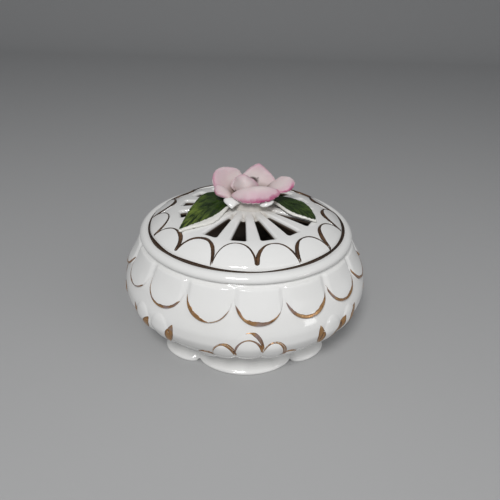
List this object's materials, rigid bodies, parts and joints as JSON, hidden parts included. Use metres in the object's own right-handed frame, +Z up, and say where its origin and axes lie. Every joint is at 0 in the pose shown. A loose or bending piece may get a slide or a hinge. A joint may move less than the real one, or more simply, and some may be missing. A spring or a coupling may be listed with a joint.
{
  "type": "openwork jewellery box",
  "caption": "Low round porcelain trinket box on a lobed foot, with a loose pierced lid carrying a modelled rose and leaves.",
  "frame": {"origin": "centre of the foot's resting plane", "axes": "+Z up along the box's axis, -Y to the front that the picture shows, +X to its right"},
  "size_m": [0.1182, 0.1182, 0.0779],
  "materials": {
    "glazed_porcelain": "clear gloss glaze over white porcelain",
    "rose_petal": "soft matte pink enamel over porcelain",
    "green_leaf": "glossy dark green enamel over porcelain",
    "gilding": "thin hand-painted burnished gold lines"
  },
  "bodies": {
    "bowl": {"bowl": "glazed_porcelain", "foot": "glazed_porcelain"},
    "lid": {"lid": "glazed_porcelain", "rose_base": "glazed_porcelain", "petal_heart": "rose_petal", "petal_centre": "rose_petal", "petal_back": "rose_petal", "petal_upper_left": "rose_petal", "petal_small_left": "rose_petal", "petal_right": "rose_petal", "petal_front": "rose_petal", "sepal_front_left": "glazed_porcelain", "sepal_front_right": "glazed_porcelain", "sepal_back": "glazed_porcelain", "leaf_left": "green_leaf", "leaf_right": "green_leaf"}
  },
  "joints": [
    {"name": "lid_lift", "type": "slide", "parent": "bowl", "child": "lid", "axis": [0, 0, 1], "range_m": [0, 0.06]}
  ]
}
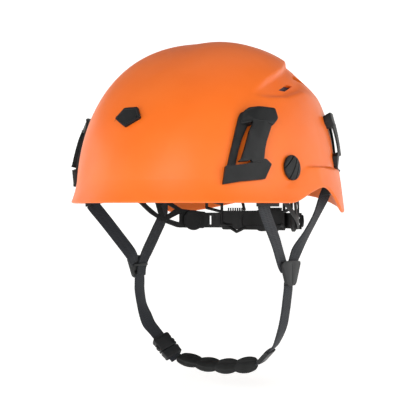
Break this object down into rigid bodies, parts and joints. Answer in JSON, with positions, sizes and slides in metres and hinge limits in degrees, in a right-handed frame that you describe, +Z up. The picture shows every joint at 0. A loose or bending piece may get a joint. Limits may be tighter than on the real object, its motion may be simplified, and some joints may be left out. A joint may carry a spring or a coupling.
{
  "type": "climbing helmet",
  "caption": "Hard-shell climbing helmet with side vents, lamp clips, dial-adjusted headband and a four-point chin strap with padded chin piece.",
  "frame": {"origin": "centre of the head opening, level with the front brim's lower edge", "axes": "+Z up, -Y towards the front, +X towards the wearer's left"},
  "size_m": [0.2252, 0.2914, 0.3092],
  "materials": {
    "shell_plastic": "satin orange moulded shell",
    "foam": "moulded bead foam",
    "webbing": "woven polyester webbing",
    "padding": "knitted foam padding",
    "soft_rubber": "moulded soft pad",
    "steel": "plain steel",
    "buckle_plastic": "moulded acetal",
    "trim_plastic": "fine textured moulding",
    "black_nylon": "moulded nylon"
  },
  "bodies": {
    "helmet": {"anchor_front_left": "black_nylon", "anchor_front_right": "black_nylon", "anchor_rear_left": "black_nylon", "anchor_rear_right": "black_nylon", "brow_pad": "padding", "buckle_plug": "buckle_plastic", "chin_pad": "soft_rubber", "chin_pad_strap": "webbing", "chin_strap_left": "webbing", "chin_strap_right": "webbing", "clip_front_left": "trim_plastic", "clip_front_right": "trim_plastic", "clip_rear_left": "trim_plastic", "clip_rear_right": "trim_plastic", "crown_pad": "padding", "divider_left": "buckle_plastic", "divider_right": "buckle_plastic", "front_badge": "trim_plastic", "headband": "black_nylon", "headband_hooks": "black_nylon", "liner_crown": "foam", "liner_front_left": "foam", "liner_front_right": "foam", "liner_rear_left": "foam", "liner_rear_right": "foam", "pivot_disc_left": "black_nylon", "pivot_disc_right": "black_nylon", "shell": "shell_plastic", "side_pads": "padding", "strap_front_left": "webbing", "strap_front_right": "webbing", "strap_rear_left": "webbing", "strap_rear_right": "webbing"},
    "slot_cover_left": {"slot_cover_left": "trim_plastic"},
    "slot_cover_right": {"slot_cover_right": "trim_plastic"},
    "cradle": {"dial_housing": "black_nylon", "nape_plate": "black_nylon", "nape_frame": "black_nylon", "detent_spring": "steel"},
    "dial": {"dial_knob": "black_nylon", "dial_pinion": "black_nylon", "dial_screw": "steel"},
    "tail_left": {"tail_left": "black_nylon"},
    "tail_right": {"tail_right": "black_nylon"},
    "buckle_socket": {"buckle_socket": "buckle_plastic"},
    "prong_upper": {"buckle_prong_upper": "buckle_plastic"},
    "prong_lower": {"buckle_prong_lower": "buckle_plastic"},
    "keeper": {"strap_keeper": "buckle_plastic"}
  },
  "joints": [
    {"name": "nape_tilt", "type": "hinge", "parent": "helmet", "child": "cradle", "pos_m": [0, 0.06, -0.0166], "axis": [1, 0, 0], "range_deg": [-7, 7]},
    {"name": "dial_turn", "type": "hinge", "parent": "cradle", "child": "dial", "pos_m": [0, 0.0946, -0.0166], "axis": [0, 1, 0], "range_deg": [-72, 72]},
    {"name": "tail_left_draw", "type": "hinge", "parent": "cradle", "child": "tail_left", "pos_m": [0, 0.005, -0.0166], "axis": [0, 0, 1], "range_deg": [-3.5, 3.5]},
    {"name": "tail_right_draw", "type": "hinge", "parent": "cradle", "child": "tail_right", "pos_m": [0, 0.005, -0.0166], "axis": [0, 0, 1], "range_deg": [-3.5, 3.5]},
    {"name": "slot_cover_left_pull", "type": "slide", "parent": "helmet", "child": "slot_cover_left", "axis": [0.9905, -0.1251, 0.0575], "range_m": [0, 0.014]},
    {"name": "slot_cover_right_pull", "type": "slide", "parent": "helmet", "child": "slot_cover_right", "axis": [-0.9905, -0.1251, 0.0575], "range_m": [0, 0.014]},
    {"name": "buckle_release", "type": "slide", "parent": "helmet", "child": "buckle_socket", "axis": [-0.7369, 0, 0.676], "range_m": [0, 0.012]},
    {"name": "prong_upper_squeeze", "type": "hinge", "parent": "helmet", "child": "prong_upper", "pos_m": [-0.04676, 0.00894, -0.13805], "axis": [-0.5852, 0.5002, -0.6382], "range_deg": [-10, 0], "stiffness_Nm_per_rad": 0.02},
    {"name": "prong_lower_squeeze", "type": "hinge", "parent": "helmet", "child": "prong_lower", "pos_m": [-0.05109, -0.00214, -0.14277], "axis": [-0.5852, 0.5002, -0.6382], "range_deg": [0, 10], "stiffness_Nm_per_rad": 0.02},
    {"name": "keeper_slide", "type": "slide", "parent": "helmet", "child": "keeper", "axis": [-0.7001, 0, -0.7141], "range_m": [-0.006, 0.004]}
  ],
  "couplings": [
    {"joint": "tail_left_draw", "follows": "dial_turn", "ratio": -0.04734},
    {"joint": "tail_right_draw", "follows": "dial_turn", "ratio": 0.04734}
  ]
}
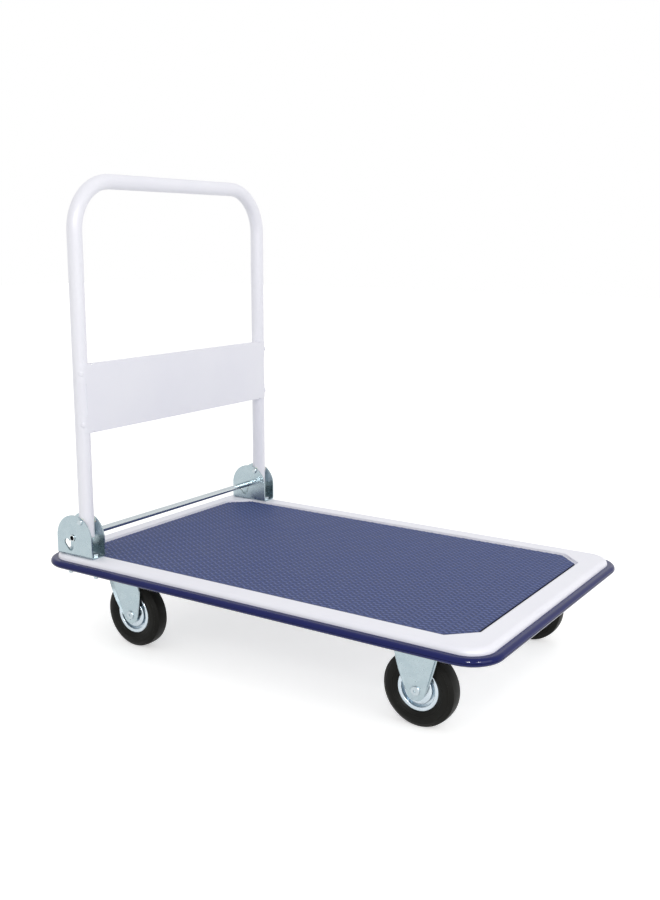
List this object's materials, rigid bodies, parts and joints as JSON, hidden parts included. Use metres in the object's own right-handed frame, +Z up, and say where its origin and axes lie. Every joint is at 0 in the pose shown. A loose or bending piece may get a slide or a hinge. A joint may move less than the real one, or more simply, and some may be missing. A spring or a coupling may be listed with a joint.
{
  "type": "folding platform cart",
  "caption": "Flat deck hand cart on fixed front wheels and swivel rear casters, with a tubular push handle that folds forward over the deck.",
  "frame": {"origin": "on the floor, under the centre of the deck", "axes": "+X forwards, away from the handle; +Y to the cart's left; +Z up"},
  "size_m": [0.917, 0.596, 0.856],
  "materials": {
    "white_paint": "powder coat, satin",
    "zinc": "bright zinc plate",
    "blue_rubber_mat": "matt, embossed",
    "navy_rubber_edge": "glossy",
    "black_tyre": "matt",
    "steel_fastener": "zinc plate",
    "spring_steel": "oiled",
    "nylon": "natural"
  },
  "bodies": {
    "chassis": {"deck_pan": "white_paint", "deck_bumper": "navy_rubber_edge", "deck_mat": "blue_rubber_mat", "channel_front": "white_paint", "channel_rear": "white_paint", "pivot_washers": "nylon", "bracket_bolts": "steel_fastener", "bracket_nuts": "steel_fastener", "caster_studs": "steel_fastener", "caster_nuts": "steel_fastener", "bracket_left": "zinc", "pivot_pin_left": "steel_fastener", "release_spring_left": "spring_steel", "rigid_fork_left": "zinc", "swivel_plate_left": "zinc", "kingpin_left": "steel_fastener", "bracket_right": "zinc", "pivot_pin_right": "steel_fastener", "release_spring_right": "spring_steel", "rigid_fork_right": "zinc", "swivel_plate_right": "zinc", "kingpin_right": "steel_fastener", "axle_front_left": "steel_fastener", "axle_front_right": "steel_fastener"},
    "handle": {"handle_tube": "white_paint", "handle_panel": "white_paint", "panel_rivets": "white_paint"},
    "release": {"release_bar": "zinc"},
    "swivel_left": {"swivel_fork_left": "zinc", "swivel_balls_left": "spring_steel", "axle_rear_left": "steel_fastener"},
    "swivel_right": {"swivel_fork_right": "zinc", "swivel_balls_right": "spring_steel", "axle_rear_right": "steel_fastener"},
    "wheel_front_left": {"tyre_front_left": "black_tyre", "rim_front_left": "zinc", "bush_front_left": "nylon"},
    "wheel_front_right": {"tyre_front_right": "black_tyre", "rim_front_right": "zinc", "bush_front_right": "nylon"},
    "wheel_rear_left": {"tyre_rear_left": "black_tyre", "rim_rear_left": "zinc", "bush_rear_left": "nylon"},
    "wheel_rear_right": {"tyre_rear_right": "black_tyre", "rim_rear_right": "zinc", "bush_rear_right": "nylon"}
  },
  "joints": [
    {"name": "handle_fold", "type": "hinge", "parent": "chassis", "child": "handle", "pos_m": [-0.363, 0, 0.236], "axis": [0, 1, 0], "range_deg": [0, 90]},
    {"name": "release_bar_slide", "type": "slide", "parent": "chassis", "child": "release", "axis": [-0.309, 0, -0.9511], "range_m": [0, 0.02], "stiffness_N_per_m": 400, "springref_m": -0.01, "deforming": ["release_spring_left", "release_spring_right"]},
    {"name": "swivel_turn_left", "type": "hinge", "parent": "chassis", "child": "swivel_left", "pos_m": [-0.312, 0.218, 0.15], "axis": [0, 0, 1], "continuous": true},
    {"name": "swivel_turn_right", "type": "hinge", "parent": "chassis", "child": "swivel_right", "pos_m": [-0.312, -0.218, 0.15], "axis": [0, 0, 1], "continuous": true},
    {"name": "wheel_roll_front_left", "type": "hinge", "parent": "chassis", "child": "wheel_front_left", "pos_m": [0.312, 0.218, 0.0625], "axis": [0, 1, 0], "continuous": true},
    {"name": "wheel_roll_front_right", "type": "hinge", "parent": "chassis", "child": "wheel_front_right", "pos_m": [0.312, -0.218, 0.0625], "axis": [0, 1, 0], "continuous": true},
    {"name": "wheel_roll_rear_left", "type": "hinge", "parent": "swivel_left", "child": "wheel_rear_left", "pos_m": [-0.2845, 0.218, 0.0625], "axis": [0, 1, 0], "continuous": true},
    {"name": "wheel_roll_rear_right", "type": "hinge", "parent": "swivel_right", "child": "wheel_rear_right", "pos_m": [-0.2845, -0.218, 0.0625], "axis": [0, 1, 0], "continuous": true}
  ]
}
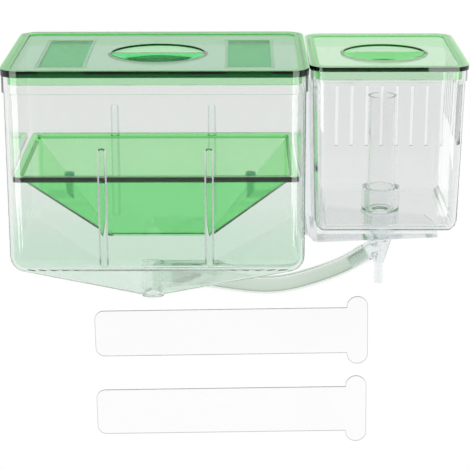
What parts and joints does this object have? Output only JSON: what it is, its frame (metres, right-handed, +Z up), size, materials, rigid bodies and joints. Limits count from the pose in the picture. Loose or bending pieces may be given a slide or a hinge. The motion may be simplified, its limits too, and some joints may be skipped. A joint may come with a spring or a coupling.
{
  "type": "fish breeding box",
  "caption": "Hanging fish breeding box with green lids, a slotted hopper tray, a funnel floor, a side chamber and an air-lift hose",
  "frame": {"origin": "centre of the outer face of the main tank's rear wall, which hangs against the aquarium's glass", "axes": "+Y points to the rear, out of that face; +X runs along the box towards the small tank; +Z is up"},
  "size_m": [0.2479, 0.1128, 0.2091],
  "materials": {
    "clear_plastic": "polished, water clear",
    "lid_plastic": "polished, see-through green",
    "tray_plastic": "polished, see-through green",
    "peg_plastic": "polished, see-through green",
    "hose_silicone": "satin, milky and see-through",
    "strap_plastic": "satin, clear and bendable"
  },
  "bodies": {
    "tank": {"main_tank": "clear_plastic", "outlet_elbow": "clear_plastic", "side_bracket": "clear_plastic", "small_tank": "clear_plastic", "air_fitting": "clear_plastic", "hose": "hose_silicone"},
    "main_cover": {"main_lid": "lid_plastic", "left_vent_grille": "lid_plastic", "right_vent_grille": "lid_plastic"},
    "small_cover": {"small_lid": "lid_plastic"},
    "tray": {"hopper_tray": "tray_plastic", "left_tray_peg": "peg_plastic", "right_tray_peg": "peg_plastic"},
    "riser": {"riser_tube": "clear_plastic"},
    "strap_high": {"upper_strap": "strap_plastic"},
    "strap_low": {"lower_strap": "strap_plastic"}
  },
  "joints": [
    {"name": "main_lid_lift", "type": "slide", "parent": "tank", "child": "main_cover", "axis": [0, 0, 1], "range_m": [0, 0.06]},
    {"name": "small_lid_lift", "type": "slide", "parent": "tank", "child": "small_cover", "axis": [0, 0, 1], "range_m": [0, 0.06]},
    {"name": "tray_lift", "type": "slide", "parent": "tank", "child": "tray", "axis": [0, 0, 1], "range_m": [0, 0.045]},
    {"name": "riser_lift", "type": "slide", "parent": "tank", "child": "riser", "axis": [0, 0, 1], "range_m": [0, 0.016]},
    {"name": "upper_strap_pull", "type": "slide", "parent": "tank", "child": "strap_high", "axis": [0, -1, 0], "range_m": [0, 0.12]},
    {"name": "lower_strap_pull", "type": "slide", "parent": "tank", "child": "strap_low", "axis": [0, -1, 0], "range_m": [0, 0.12]}
  ]
}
======
**STATED TASK**
Exactly how many lines of the listing above contain the string "with"? Give no more than the number.

**IN RESPONSE**
9